Even the Ninth Circuit acknowledged that having to retrieve handguns from locked containers or removing trigger locks makes it more difficult for citizens to use them for the core lawful purpose of self-defense in the home.  However, by passing the question through the black box of scrutiny analysis, the Ninth Circuit concluded that the state’s interest in preventing suicides and interfamily violence was sufficient to justify denial of a preliminary injunction.

Justice Thomas notes that the instruction to apply scrutiny analysis to the Second Amendment cannot be found in Heller or McDonald, and the lower courts’ application of it shows that something is “seriously amiss.”  The Supreme Court should have granted cert, he says, in order to reiterate the point that “the enumeration of the right takes out of the hands of government, — even the Third Branch of Government — to decide on a case by case basis what is really worth insisting upon.”
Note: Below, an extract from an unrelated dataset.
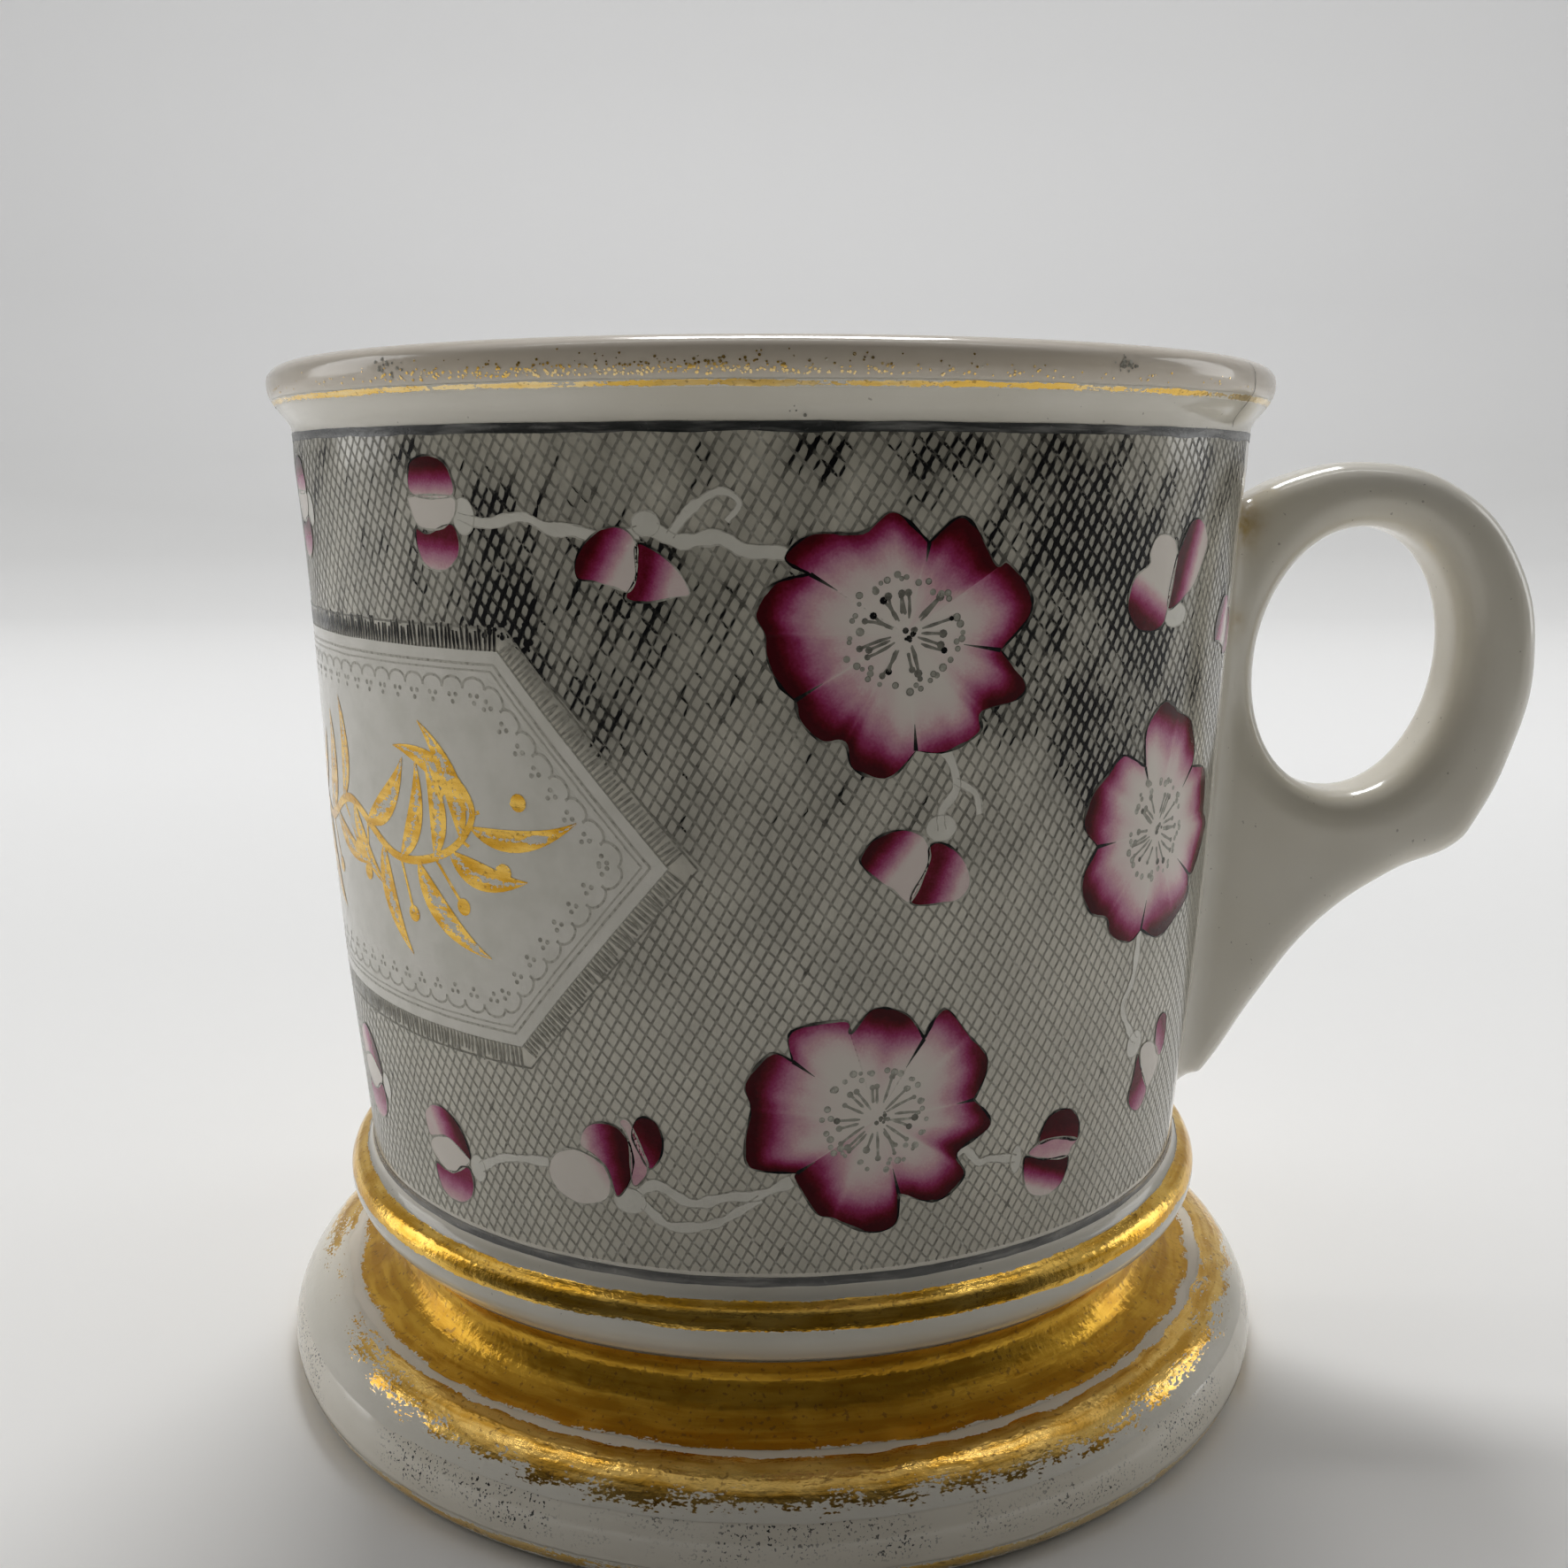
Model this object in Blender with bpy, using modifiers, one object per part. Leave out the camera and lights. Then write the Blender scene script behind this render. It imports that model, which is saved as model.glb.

Justice Thomas concludes that the San Francisco ordinance and the lower courts’ decisions in Jackson do not rest on fair disagreement about ambiguities inherent in Heller and McDonald.  “Despite the clarity with which we described the Second Amendments core protection of for the right of self-defense, lower courts including the ones here have failed to protect it.”

We do not know precisely what other courts Thomas is referring to here.  But he evidently has been paying attention as the lower courts, and other branches of government, have engaged the right to arms.  He does not have to look far to find government actors defying the law that is supposed to control the lawmakers.

This sort of defiance holds lessons for the rest of us.  It counsels skepticism about the capacity of words on parchment and official commands to constrain power and protect liberty.  And it raises questions about the license and duty that citizens of a republic have to defy blatant state infringements of inalienable rights.